▸ **REQUIREMENTS**:
Return the whole listing exactly as it stands.

--- TASK INPUT ---

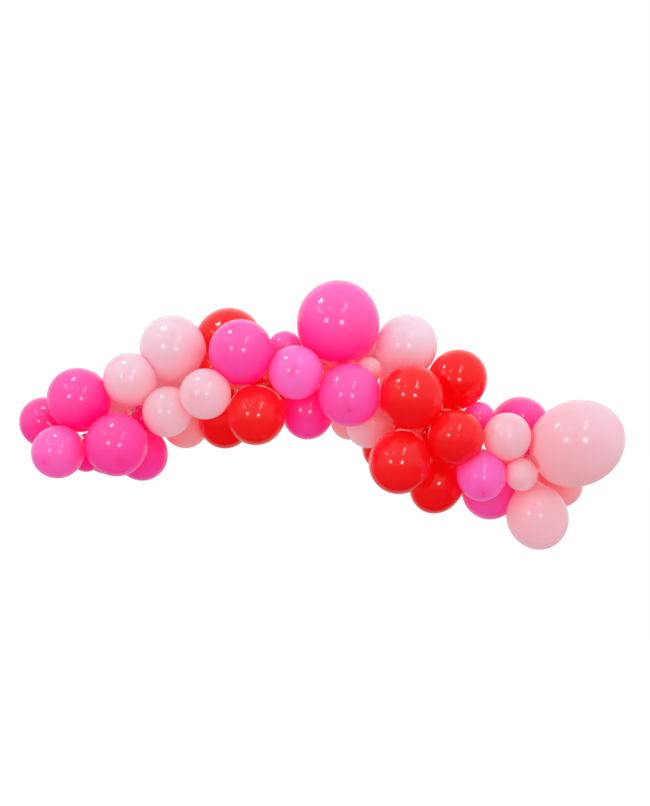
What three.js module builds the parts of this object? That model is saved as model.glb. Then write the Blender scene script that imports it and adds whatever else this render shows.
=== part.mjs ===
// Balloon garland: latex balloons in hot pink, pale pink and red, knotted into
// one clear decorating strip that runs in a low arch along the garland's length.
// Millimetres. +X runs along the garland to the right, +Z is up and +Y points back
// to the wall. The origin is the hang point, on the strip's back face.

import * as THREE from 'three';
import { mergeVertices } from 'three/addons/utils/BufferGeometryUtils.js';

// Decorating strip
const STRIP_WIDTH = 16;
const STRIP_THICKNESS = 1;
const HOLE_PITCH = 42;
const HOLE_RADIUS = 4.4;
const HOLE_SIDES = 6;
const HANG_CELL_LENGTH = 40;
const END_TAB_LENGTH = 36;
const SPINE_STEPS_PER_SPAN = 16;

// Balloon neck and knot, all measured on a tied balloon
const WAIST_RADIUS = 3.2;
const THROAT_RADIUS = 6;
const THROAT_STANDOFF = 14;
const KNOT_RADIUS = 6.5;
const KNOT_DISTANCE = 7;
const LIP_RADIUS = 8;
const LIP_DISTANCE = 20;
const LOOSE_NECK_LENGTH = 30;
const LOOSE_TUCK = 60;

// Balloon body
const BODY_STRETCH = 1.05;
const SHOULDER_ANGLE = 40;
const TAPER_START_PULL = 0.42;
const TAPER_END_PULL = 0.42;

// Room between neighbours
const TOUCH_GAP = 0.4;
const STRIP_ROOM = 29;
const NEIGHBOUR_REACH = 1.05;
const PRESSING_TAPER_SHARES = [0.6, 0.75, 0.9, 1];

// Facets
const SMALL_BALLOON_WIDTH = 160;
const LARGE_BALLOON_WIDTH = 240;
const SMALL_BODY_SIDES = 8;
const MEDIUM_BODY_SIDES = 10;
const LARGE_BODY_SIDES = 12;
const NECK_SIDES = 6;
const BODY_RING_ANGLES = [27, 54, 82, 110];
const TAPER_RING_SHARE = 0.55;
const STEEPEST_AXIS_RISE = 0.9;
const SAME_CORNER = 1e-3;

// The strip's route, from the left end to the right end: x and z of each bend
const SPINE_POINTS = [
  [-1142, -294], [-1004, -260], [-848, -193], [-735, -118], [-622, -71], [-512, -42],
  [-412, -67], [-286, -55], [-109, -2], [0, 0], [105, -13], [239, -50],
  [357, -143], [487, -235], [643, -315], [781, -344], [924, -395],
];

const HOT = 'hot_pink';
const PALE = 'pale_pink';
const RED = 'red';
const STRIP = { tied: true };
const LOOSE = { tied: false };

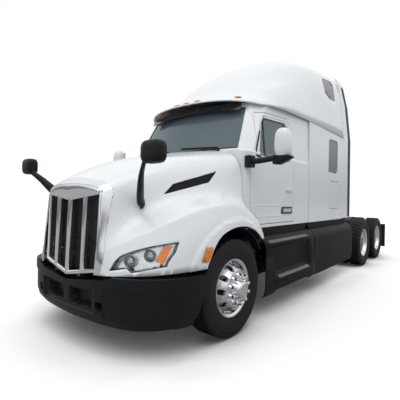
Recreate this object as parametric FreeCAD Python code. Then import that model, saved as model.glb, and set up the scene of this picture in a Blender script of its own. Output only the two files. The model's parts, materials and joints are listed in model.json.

---

▸ **ANSWER FOR THE TASK**:
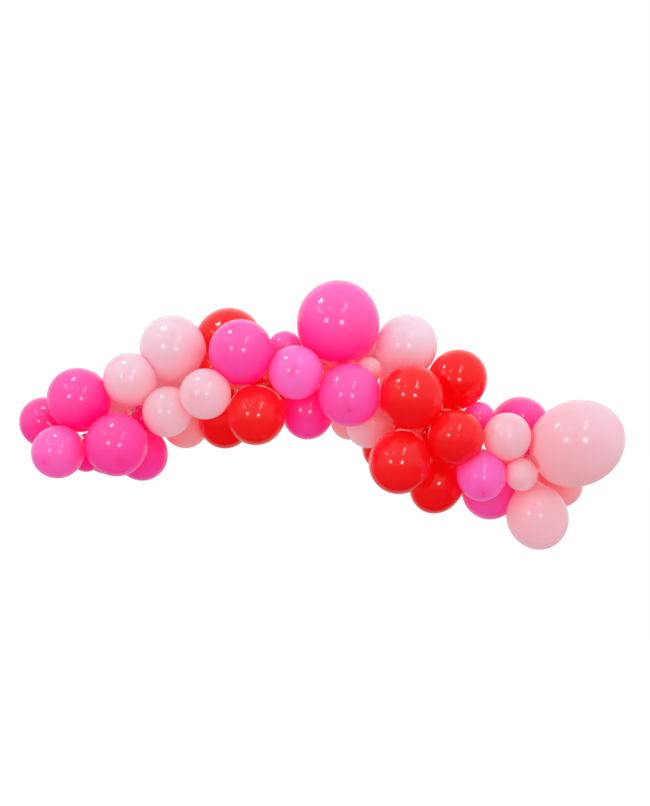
What three.js module builds the parts of this object? That model is saved as model.glb. Then write the Blender scene script that imports it and adds whatever else this render shows.
=== part.mjs ===
// Balloon garland: latex balloons in hot pink, pale pink and red, knotted into
// one clear decorating strip that runs in a low arch along the garland's length.
// Millimetres. +X runs along the garland to the right, +Z is up and +Y points back
// to the wall. The origin is the hang point, on the strip's back face.

import * as THREE from 'three';
import { mergeVertices } from 'three/addons/utils/BufferGeometryUtils.js';

// Decorating strip
const STRIP_WIDTH = 16;
const STRIP_THICKNESS = 1;
const HOLE_PITCH = 42;
const HOLE_RADIUS = 4.4;
const HOLE_SIDES = 6;
const HANG_CELL_LENGTH = 40;
const END_TAB_LENGTH = 36;
const SPINE_STEPS_PER_SPAN = 16;

// Balloon neck and knot, all measured on a tied balloon
const WAIST_RADIUS = 3.2;
const THROAT_RADIUS = 6;
const THROAT_STANDOFF = 14;
const KNOT_RADIUS = 6.5;
const KNOT_DISTANCE = 7;
const LIP_RADIUS = 8;
const LIP_DISTANCE = 20;
const LOOSE_NECK_LENGTH = 30;
const LOOSE_TUCK = 60;

// Balloon body
const BODY_STRETCH = 1.05;
const SHOULDER_ANGLE = 40;
const TAPER_START_PULL = 0.42;
const TAPER_END_PULL = 0.42;

// Room between neighbours
const TOUCH_GAP = 0.4;
const STRIP_ROOM = 29;
const NEIGHBOUR_REACH = 1.05;
const PRESSING_TAPER_SHARES = [0.6, 0.75, 0.9, 1];

// Facets
const SMALL_BALLOON_WIDTH = 160;
const LARGE_BALLOON_WIDTH = 240;
const SMALL_BODY_SIDES = 8;
const MEDIUM_BODY_SIDES = 10;
const LARGE_BODY_SIDES = 12;
const NECK_SIDES = 6;
const BODY_RING_ANGLES = [27, 54, 82, 110];
const TAPER_RING_SHARE = 0.55;
const STEEPEST_AXIS_RISE = 0.9;
const SAME_CORNER = 1e-3;

// The strip's route, from the left end to the right end: x and z of each bend
const SPINE_POINTS = [
  [-1142, -294], [-1004, -260], [-848, -193], [-735, -118], [-622, -71], [-512, -42],
  [-412, -67], [-286, -55], [-109, -2], [0, 0], [105, -13], [239, -50],
  [357, -143], [487, -235], [643, -315], [781, -344], [924, -395],
];

const HOT = 'hot_pink';
const PALE = 'pale_pink';
const RED = 'red';
const STRIP = { tied: true };
const LOOSE = { tied: false };

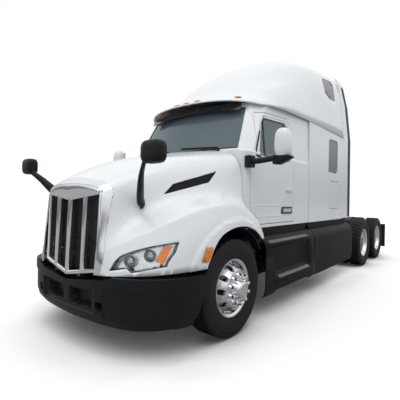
Recreate this object as parametric FreeCAD Python code. Then import that model, saved as model.glb, and set up the scene of this picture in a Blender script of its own. Output only the two files. The model's parts, materials and joints are listed in model.json.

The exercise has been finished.